Family businesses approach strategic management differently from other types of firms (Chrisman, Chua, & Sharma, 2005; Sharma, Chrisman, & Chua, 1997), as the controlling family’s influence, interests, and values play a dominant role in making strategic decisions (Aldrich & Cliff, 2003; Sirmon, Arregle, Hitt, & Webb, 2008). This is particularly true for innovation strategies that help family firms to “renew companies, enhance their competitive advantage, spur growth, create new employment opportunities and generate wealth” (Hayton & Kelley, 2006, p. 407). The actual context in which firms operate and where they must survive is highly competitive, characterized by uncertainty and risk (Obradovic & Obradovic, 2016); for this reason, firms that want to create value and sustain their competitive advantage must approach innovation strategically (Dogan, 2017; Frow, Nenonen, Payne, & Storbacka, 2015).

In this scenario, the implementation of innovation strategies is a key factor, essential to the survival of long-term enterprises (Serrano-Bedia, Palma-Ruiz, & Flores-Rivera, 2019; Hult, Hurley, & Knight, 2004). This is particularly true for family-owned businesses, which can exist for several generations (Saiz-Álvarez & Palma-Ruiz, 2019; Jaskiewicz, Combs, & Rau, 2015).

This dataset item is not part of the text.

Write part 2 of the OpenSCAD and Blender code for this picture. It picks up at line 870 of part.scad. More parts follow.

This long-term perspective, which is necessary to assure family firms’ continuity, considers several capabilities, including innovativeness (i.e., the ability or capacity to innovate) (Craig & Dibrell, 2006; Mairesse & Mohnen, 2002). It is particularly relevant for small- and medium-sized family-owned businesses (De Massis, Frattini, & Lichtenthaler, 2013) because, as recently suggested, they represent “everyday entrepreneurship” (Saiz-Álvarez, Leitão, & Palma-Ruiz, 2019; Welter, Baker, Audretsch, & Gartner, 2017). Also, as these enterprises are the most common type of business organization in many different regions of the world (Miller & Le Breton-Miller, 2005a), innovativeness symbolizes the will to survive in a market.

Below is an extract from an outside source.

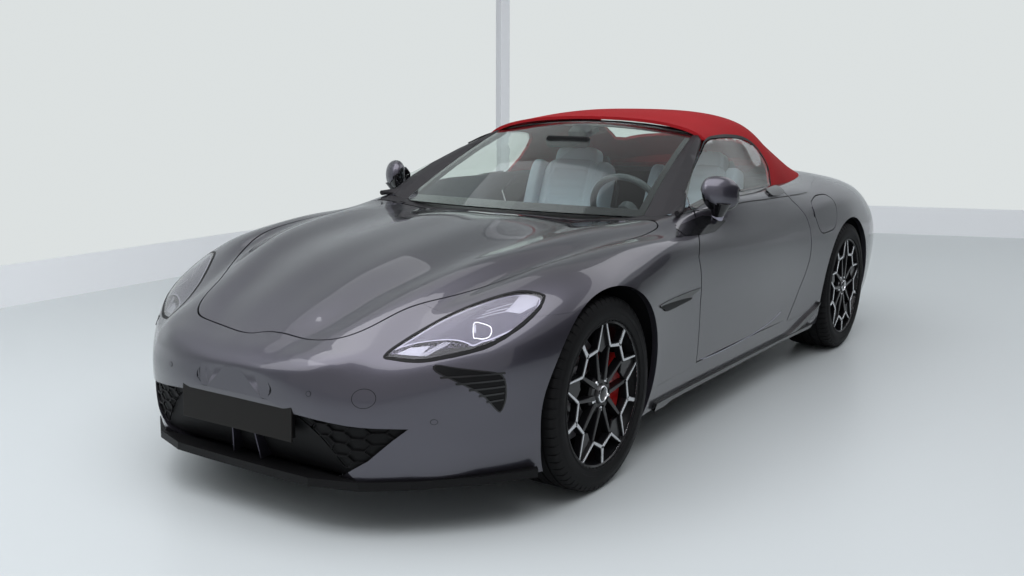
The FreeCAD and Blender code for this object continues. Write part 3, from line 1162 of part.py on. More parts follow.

Although some scholars believe that more attention should be paid to how innovativeness impacts the strategies of family firms, steps should be taken to understand their innovation strategies (Chrisman, Chua, Le Breton-Miller, Miller, & Steier, 2018; Diaz-Moriana, Clinton, Kammerlander, Lumpkin, & Craig, 2018; Duran, Kammerlander, Van Essen, & Zellweger, 2016; Filser, Brem, Gast, Kraus, & Calabrò, 2016). In this sense, goals, governance, and resources provide useful insights into family firms’ strategic factors (Daspit, Chrisman, Sharma, Pearson, & Long, 2017), and investigating them can promote understanding of the contradictory ongoing debate over innovation in family firms (Zahra, 2012). The literature shows an ambiguous and discontinuous framework underlying family firms' resistance to change (Sharma & Manikutty, 2005) or, in other cases, innovativeness (Llach & Nordqvist, 2010), as well as how they adopt different levels and types of innovation during their lifecycles (De Massis, Chirico, Kotlar, & Naldi, 2014; Duran et al., 2016). Examining strategic innovation postures, scholars have developed constructs for family business innovation posture, and have identified four ideal types: seasoner, re-enactor, digger, and adventurer (Rondi et al., 2018). Other researchers have argued that the founder's imprinting influences the innovation propensity, and this aspect tends to emerge clearly from stories in this type of family that are narrated about past generations, focused on actors and events that affect innovativeness and strategic management (Kammerlander, Dessì, Bird, Floris, & Murru, 2015).

Key Terms in this Chapter

Heterogeneity: Characteristic of family firms that highlight differences in terms of goals, governance, and resources.

Strategy: Definition of long-term goals, plans, actions, and resources.

Family Firm: A firm managed by a family to transfer the property and the governance across generations.

Creativity: Ability to generate new ideas, new concepts, and new thoughts.

Sardinia: It is the second-largest island in the Mediterranean Sea.

Tradition: Embedded behavior, values, processes, etc. that characterize communities living in a specific area.

Innovation: Ability to create something new that helps in solving problems and pursuing goals.

Narratives: Accounts that aim to focus on the story of something.